So with Battle Creek as her headquarters, she pressed on with her book preparation as she could. Yet she traveled out to conferences and general meetings and to the nearby churches. As 1890 dawned she was still residing in Battle Creek, deeply involved in her work. She was keeping "four workers busy on different kinds of books." She added, "This with my much letter writing seems to keep me employed from 3:00 A.M. till 7:00 P.M."--Letter 35, 1890.
Schools for Ministers
In late February and early March, 1890, she was drawn into a twenty-week-long ministerial institute. Professor W. W. Prescott of the college led out but the work was quite independent of the college. Dan T. Jones, secretary of the General Conference, in rendering a report just at its close in late March, 1890, explained:
For some time our leading brethren have felt that the time had come when something more must be done for the education of workers. The growth of the work, and the way it is reaching out to the different nations and languages, seemed to make this a necessity. Accordingly, at the meeting of the General Conference Committee, held last July, the matter was carefully considered, and it was decided to have a Bible school for ministers.... The Bible school was held in the east vestry of the Tabernacle.--The Review and Herald, April 1, 1890.
O. A. Olsen reported that about fifty were in the Bible school. A. T. Jones taught Bible and history the first two-month term; Uriah Smith and Dr. E. J. Waggoner conducted the Bible classes during the second three-month term. Waggoner also taught church history and Hebrew. Professor McKee gave instruction in civil government a portion of the time. W. A. Colcord, with some members of the Review editorial staff, taught English and rhetoric (Ibid.). The first hour of each day was devoted to the spiritual interests of the students. Dan Jones reported:
These meetings were of especial interest the last few weeks of the term. Elder Olsen took charge of them, and Sister White attended many of the meetings, and bore her testimony with much freedom and power.

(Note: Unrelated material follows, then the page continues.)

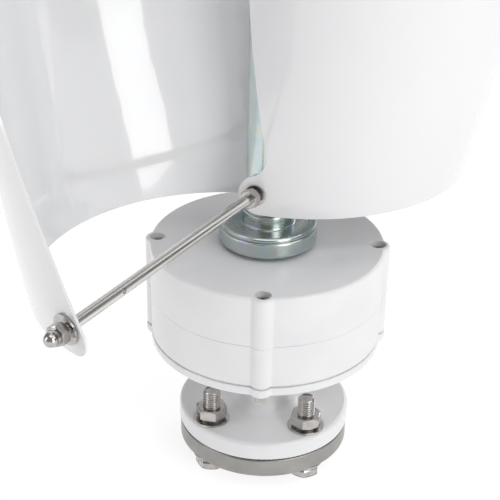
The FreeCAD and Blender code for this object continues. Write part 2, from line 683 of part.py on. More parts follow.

The restraint which had existed on the part of some connected with the school was removed by explanations that were made, and a tender spirit came in. The subjects of faith and the love of God were largely dwelt upon, greatly to the encouragement of all present.--Ibid.
Early-Morning Devotionals Drew Large Attendance
These devotional meetings, held during the last month of the school by Olsen and Ellen White, drew in an ever-increasing attendance. Dan Jones reported:
As the news of the good meetings went out, many came in from the Battle Creek church, the office, the college, and the Sanitarium, till the east vestry of the Tabernacle, which will seat about three hundred, was filled to overflowing each morning. The interest was such that the meetings were often permitted to continue for two hours.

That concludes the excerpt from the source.